For Baron, the experience of holding the braided candle is a big honor. Rabbi Grussgott randomly asked her, she said, because there are not that many women who come to the synagogue towards the end of the Sabbath.

“I feel like it is a big honor, a big responsibility,” Baron said. “It is very special to do Havdalah all together as a community.”

Baron believes that this simple act of seeing the reflection of the light in their fingernails could be related to reflection and growth.

“Nails are constantly growing,” Baron said. “We kind of go through the week looking at something that is constantly growing, so that we can constantly grow in the upcoming week.”

Boltyanskiy is still learning about the significance of specific ceremonies, but he said that he has heard of a mystical interpretation for this ritual.

“Adam was sort of covered in the material that is like our fingernails,” Boltyanskiy said.

Why do the Havdalah candles have to be braided? Boltyanskiy explains that the candles represent the intertwining between the Sabbath and the rest of the week.

“On the Sabbath, we are working on ourselves, we stay at home,” Boltyanskiy said. “It’s meant to be more like self-work and the rest of the week is really outside. That is why we go out and we work and integrate and communicate with everybody else.”

Gila Lipton, 78, has been a member of Congregation Ramath Orah for seven years, and explains the significance of the worshipers putting up their hands towards the light of the candle and turning them upside down while curving their fingers, which generates a shadow.
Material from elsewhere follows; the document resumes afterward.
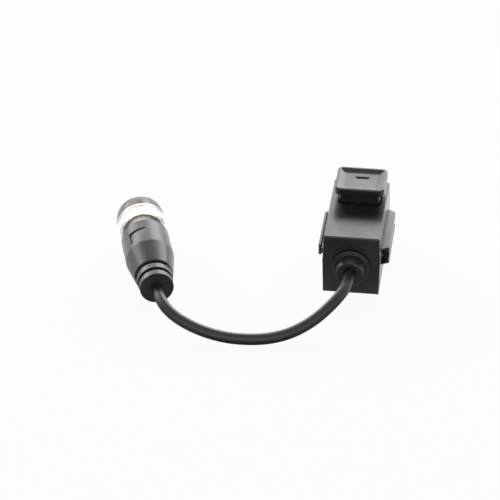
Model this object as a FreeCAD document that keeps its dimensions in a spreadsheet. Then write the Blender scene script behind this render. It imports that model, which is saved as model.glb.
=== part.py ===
"""CCTV video balun with a BNC pigtail: a twin-shell terminal housing, a short coax cord and a BNC plug.

Origin: centre of the housing's flat underside. +Y runs from the cord end to the wire-terminal end,
+X is to the right seen from the cord end, +Z is up. All sizes are in millimetres.
"""
import FreeCAD, Part
import math
import os
import re
import Sketcher

Vector = FreeCAD.Vector

# Driving dimensions: name, value, what it is
SIZES = [
    ("case_length", 33.2, "housing, cord end to terminal end"),
    ("case_height", 19.4, "housing, underside to top"),
    ("case_mid_width", 17.3, "housing width at the parting line"),
    ("case_end_width", 16.7, "housing width at top and underside, after draft"),
    ("parting_height", 11.0, "height of the joint between the shells"),
    ("cavity_width", 14.0, "clear width inside the shells"),
    ("end_wall", 1.5, "end wall thickness"),
    ("floor_thickness", 1.4, "lower shell floor"),
    ("roof_thickness", 1.5, "upper shell roof"),
    ("lip_height", 0.8, "locating lip above the parting line"),
    ("lip_thickness", 0.7, "locating lip thickness"),
    ("fit_gap", 0.1, "clearance between fixed pieces"),
    ("slide_gap", 0.3, "clearance round the button stem"),
    ("edge_round", 0.35, "round on the shells' upright corners"),
    ("embed", 1.0, "how far a moulded rail roots into its wall"),
    ("male_length", 19.6, "male rail, along the housing"),
    ("male_reach", 10.55, "male rail outer face, from the centre plane"),
    ("male_flange", 0.9, "male rail flange thickness"),
    ("male_web_drop", 2.05, "male rail web, lower face below the parting line"),
    ("male_drop", 2.55, "male rail flange, lower edge below the parting line"),
    ("male_rise", 1.0, "male rail flange, upper edge above the parting line"),
    ("male_lead", 0.4, "lead-in chamfer at the male rail's ends"),
    ("female_length", 20.6, "female rail outer face, along the housing"),
    ("female_slant", 1.2, "extra length at the female rail's root, each end"),
    ("female_reach", 10.9, "female rail outer face, from the centre plane"),
    ("female_lip", 0.8, "female rail lip thickness"),
    ("female_back", 0.1, "female rail back, proud of the widest wall"),
    ("female_drop", 3.55, "female rail, underside below the parting line"),
    ("female_rise", 2.0, "female rail, top above the parting line"),
    ("female_wall", 0.85, "female rail top and bottom wall thickness"),
    ("slot_drop", 2.25, "female rail slit, lower edge below the parting line"),
    ("slot_rise", 0.25, "female rail slit, upper edge above the parting line"),
    ("window_width", 9.9, "terminal window width"),
    ("window_drop", 3.1, "terminal window, lower edge below the wire mouths' centre"),
    ("window_rise", 2.7, "terminal window, upper edge above the wire mouths' centre"),
    ("window_shift", -0.25, "terminal window centre, across"),
    ("cap_width", 15.1, "button cap, across"),
    ("cap_shift", 0.4, "button cap centre, across"),
    ("cap_rear", 1.6, "button cap rear edge, along"),
    ("cap_front", 14.95, "button cap front edge, along"),
    ("cap_rise", 5.7, "button cap top, above the roof"),
    ("cap_thickness", 2.1, "button cap thickness"),
    ("cap_corner", 1.6, "button cap corner radius"),
    ("cap_edge", 0.4, "button cap edge chamfer"),
    ("dish_rim", 0.9, "flat rim round the finger dish"),
    ("dish_slope", 1.3, "dish wall, in plan"),
    ("dish_depth", 0.75, "finger dish depth"),
    ("stem_inset", 1.4, "button stem, inset from the cap's edge"),
    ("stem_corner", 0.9, "button stem corner radius"),
    ("stem_wall", 1.0, "button stem wall"),
    ("hook_height", 0.9, "button hook height"),
    ("hook_width", 5.0, "button hook, across"),
    ("hook_reach", 0.8, "button hook, proud of the stem"),
    ("prong_width", 2.0, "button prong, across"),
    ("prong_rear", 8.9, "button prong rear face, along"),
    ("prong_front", 10.2, "button prong front face, along"),
    ("prong_level", 5.0, "button prong lower end, above the board"),
    ("board_width", 13.6, "circuit board width"),
    ("board_rear", -12.5, "circuit board rear edge, along"),
    ("board_front", 14.8, "circuit board front edge, along"),
    ("board_height", 6.5, "circuit board underside height"),
    ("board_thickness", 1.0, "circuit board thickness"),
    ("ledge_width", 1.0, "board ledge, proud of the side wall"),
    ("ledge_length", 26.0, "board ledge length"),
    ("finger_width", 0.7, "board hold-down finger, across"),
    ("finger_length", 2.4, "board hold-down finger, along"),
    ("finger_rise", 5.0, "board hold-down finger, root above the parting line"),
    ("finger_rear", 9.0, "rear pair of fingers, behind the middle"),
    ("way_plus", 1.3, "grey terminal way, across"),
    ("way_minus", -2.95, "white terminal way, across"),
    ("block_split", -0.7, "joint between the terminal blocks, across"),
    ("block_flange", 0.4, "terminal block, proud of the window each side"),
    ("block_depth", 9.4, "terminal block, along"),
    ("block_height", 7.0, "terminal block height"),
    ("nose_recess", 0.15, "terminal nose, behind the end face"),
    ("mouth_width", 3.1, "wire mouth width"),
    ("mouth_height", 4.0, "wire mouth height"),
    ("mouth_level", 3.65, "wire mouth centre, above the board"),
    ("mouth_depth", 2.4, "wire mouth, depth of the funnel"),
    ("mouth_flare", 0.65, "wire mouth, flare of the funnel all round"),
    ("chamber_width", 3.3, "clamp chamber width"),
    ("chamber_floor", 0.7, "clamp chamber floor thickness"),
    ("chamber_rear", 6.5, "clamp chamber rear face, along"),
    ("chamber_front", 12.7, "clamp chamber front face, along"),
    ("contact_level", 5.1, "contact plate underside, above the board"),
    ("contact_thickness", 0.35, "contact strip thickness"),
    ("contact_rear", 10.7, "contact plate rear edge, along"),
    ("contact_front", 12.3, "contact plate front edge, along"),
    ("contact_tail", 0.45, "contact tail, below the board"),
    ("spring_width", 2.2, "clamp spring width"),
    ("spring_thickness", 0.3, "clamp spring thickness"),
    ("spring_bend", 1.05, "clamp spring bend radius"),
    ("spring_bend_place", 8.0, "clamp spring bend centre, along"),
    ("spring_rise", 31.0, "clamp spring free leg angle"),
    ("spring_leg", 3.6, "clamp spring free leg length"),
    ("core_outer", 4.0, "toroid core outer radius"),
    ("core_inner", 2.0, "toroid core inner radius"),
    ("core_height", 3.0, "toroid core height"),
    ("core_place", -3.4, "toroid core centre, along"),
    ("wire_thickness", 0.35, "winding wire thickness"),
    ("winding_turns", 14, "turns on the toroid core"),
    ("parts_rear", 1.9, "small parts' rear edge on the board, along"),
    ("suppressor_shift", -3.2, "surge suppressor centre, across"),
    ("suppressor_width", 3.6, "surge suppressor case, across"),
    ("suppressor_depth", 2.6, "surge suppressor case, along"),
    ("suppressor_height", 2.1, "surge suppressor height"),
    ("suppressor_lead", 0.5, "surge suppressor lead, each end"),
    ("chip_shift", 0.6, "first chip capacitor, left edge"),
    ("chip_pitch", 1.6, "chip capacitor pitch"),
    ("chip_width", 0.9, "chip capacitor, across"),
    ("chip_depth", 1.7, "chip capacitor, along"),
    ("chip_height", 0.75, "chip capacitor height"),
    ("gland_height", 9.5, "cord entry axis height"),
    ("gland_neck", 4.1, "gland neck radius in the wall"),
    ("gland_flange", 5.0, "gland inner flange radius"),
    ("gland_flange_depth", 0.9, "gland inner flange thickness"),
    ("gland_disc", 5.7, "gland base disc radius"),
    ("gland_disc_depth", 1.0, "gland base disc thickness"),
    ("gland_root", 4.75, "gland cone radius at the disc"),
    ("gland_tip", 3.95, "gland cone radius at the tip"),
    ("gland_reach", 4.65, "gland, proud of the end wall"),
    ("cord_radius", 1.7, "coax jacket radius"),
    ("dielectric_radius", 0.95, "coax dielectric radius"),
    ("conductor_radius", 0.3, "coax conductor radius"),
    ("jacket_end", 4.9, "jacket end inside the housing, from the wall's outer face"),
    ("dielectric_end", 7.0, "dielectric end inside the housing, from the wall's outer face"),
    ("conductor_drop", 8.15, "conductor, down to the board, from the wall's outer face"),
    ("braid_radius", 0.4, "twisted braid radius"),
    ("braid_shift", -1.3, "twisted braid, across"),
    ("braid_level", -0.5, "twisted braid, from the coax axis height"),
    ("braid_drop", 6.3, "twisted braid, down to the board, from the wall's outer face"),
    ("lead_tail", 0.3, "solder tail below the board"),
    ("lead_bend", 0.7, "corner cut at the leads' bend"),
    ("tail_across", -56.0, "plug tail face centre, across"),
    ("tail_along", -32.2, "plug tail face centre, along"),
    ("plug_height", 7.3, "plug axis height"),
    ("plug_turn", 16.1, "plug axis, turned left of +Y"),
    ("exit_run", 6.0, "straight cord at the gland and at the plug"),
    ("boot_length", 27.2, "plug boot length"),
    ("tail_radius", 5.05, "boot tail flange radius"),
    ("tail_depth", 2.3, "boot tail flange thickness"),
    ("groove_one", 4.1, "first groove radius"),
    ("groove_width", 1.05, "groove width"),
    ("rib_radius", 5.3, "boot rib radius"),
    ("rib_depth", 2.35, "boot rib thickness"),
    ("groove_two", 4.4, "second groove radius"),
    ("cone_radius", 5.8, "boot cone radius at its small end"),
    ("barrel_start", 15.6, "boot barrel start, from the tail face"),
    ("barrel_radius", 7.25, "boot barrel radius"),
    ("panel_rear", 17.2, "recessed panel rear edge, from the tail face"),
    ("panel_front", 22.9, "recessed panel front edge, from the tail face"),
    ("panel_depth", 0.3, "recessed panel depth"),
    ("panel_sweep", 44.0, "recessed panel, round the barrel"),
    ("panel_turn", -116.3, "recessed panel middle, round the barrel"),
    ("ferrule_start", 9.0, "crimp ferrule rear end, from the tail face"),
    ("ferrule_radius", 2.85, "crimp ferrule outer radius"),
    ("ferrule_wall", 0.5, "crimp ferrule wall"),
    ("braid_wall", 0.25, "folded braid thickness"),
    ("jacket_cut", 10.6, "jacket cut back to here, from the tail face"),
    ("stub_start", 12.0, "bushing stub rear end, from the tail face"),
    ("bushing_start", 18.0, "bushing shoulder, from the tail face"),
    ("bushing_radius", 5.0, "bushing radius, the neck that shows"),
    ("bushing_bore", 3.6, "bushing bore for the plug body"),
    ("bushing_bore_start", 23.4, "bushing bore start, from the tail face"),
    ("nut_start", 31.0, "coupling nut rear face, from the tail face"),
    ("nut_length", 10.0, "coupling nut length"),
    ("nut_radius", 7.3, "coupling nut radius"),
    ("nut_shoulder", 1.2, "sloped shoulder at the nut's rear, on the radius"),
    ("nut_shoulder_depth", 0.6, "sloped shoulder at the nut's rear, along the axis"),
    ("nut_band", 2.2, "tapered band at the nut's front"),
    ("nut_taper", 0.35, "taper of the front band, on the radius"),
    ("nut_turn", 80.0, "coupling nut, turned about its own axis"),
    ("nut_lip", 1.0, "coupling nut rear lip thickness"),
    ("nut_chamber", 5.75, "coupling nut chamber radius"),
    ("nut_chamber_end", 36.9, "coupling nut chamber end, from the tail face"),
    ("nut_bore", 4.95, "coupling nut front bore radius"),
    ("nut_groove_start", 35.5, "outer groove start, from the tail face"),
    ("nut_groove_width", 0.8, "outer groove width"),
    ("nut_groove_depth", 0.4, "outer groove depth"),
    ("run_gap", 0.05, "running gap between plug pieces"),
    ("journal_radius", 4.0, "plug body journal radius"),
    ("journal_gap", 0.15, "clearance on the journal"),
    ("body_flange", 4.8, "plug body flange radius"),
    ("body_flange_start", 33.5, "plug body flange rear face, from the tail face"),
    ("body_flange_depth", 1.2, "plug body flange thickness"),
    ("body_bore", 3.0, "plug body bore radius"),
    ("sleeve_seat", 3.4, "contact sleeve seat radius in the body"),
    ("sleeve_seat_depth", 2.2, "contact sleeve seat depth"),
    ("sleeve_radius", 4.05, "contact sleeve outer radius"),
    ("sleeve_bore", 3.45, "contact sleeve inner radius"),
    ("sleeve_end", 40.4, "contact sleeve front end, from the tail face"),
    ("sleeve_slot_start", 36.6, "contact sleeve slot bottom, from the tail face"),
    ("sleeve_slot_width", 0.5, "contact sleeve slot width"),
    ("sleeve_slots", 4, "slots round the contact sleeve"),
    ("sleeve_turn", 45.0, "contact sleeve, its slots turned about the axis"),
    ("insulator_start", 26.0, "insulator rear end, from the tail face"),
    ("insulator_step", 35.9, "insulator shoulder, from the tail face"),
    ("insulator_nose", 2.6, "insulator nose radius"),
    ("insulator_end", 36.6, "insulator front end, from the tail face"),
    ("pin_cup_radius", 1.2, "centre pin solder cup radius"),
    ("pin_shank_radius", 0.95, "centre pin radius in the insulator"),
    ("pin_cup_start", 24.2, "centre pin solder cup, from the tail face"),
    ("pin_cup_depth", 2.7, "centre pin solder cup depth"),
    ("pin_radius", 0.675, "centre pin contact radius"),
    ("pin_straight_end", 39.2, "centre pin straight part end, from the tail face"),
    ("pin_end", 39.9, "centre pin tip, from the tail face"),
    ("pin_tip_radius", 0.25, "centre pin tip radius"),
    ("gasket_depth", 1.0, "sealing gasket thickness"),
    ("gasket_seat", 3.7, "sealing gasket inner radius, in its groove"),
    ("washer_radius", 5.5, "thrust washer outer radius"),
    ("washer_thickness", 0.3, "thrust washer thickness"),
    ("wave_radius", 4.75, "spring washer outer radius"),
    ("wave_thickness", 0.22, "spring washer thickness"),
    ("lug_width", 2.3, "bayonet slot width"),
    ("lug_reach", 5.95, "bayonet slot floor radius"),
    ("lug_level", 39.3, "bayonet slot, end of the straight entry, from the tail face"),
    ("lug_rise", 1.6, "bayonet ramp, along the axis"),
    ("lug_hole", 1.25, "bayonet detent hole radius"),
]
SIZE = {name: value for name, value, note in SIZES}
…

“That shows the difference between light and darkness,” Lipton said. “And again, asking God to bless us.” She added that everybody asks God together to give them the blessings of light all through the week.

Rabbi Grussgott poured the wine onto the fire of the braided candle that Baron was still holding, marking the end of the Sabbath. Everyone said to each other Shavua Tov, which means have a good week.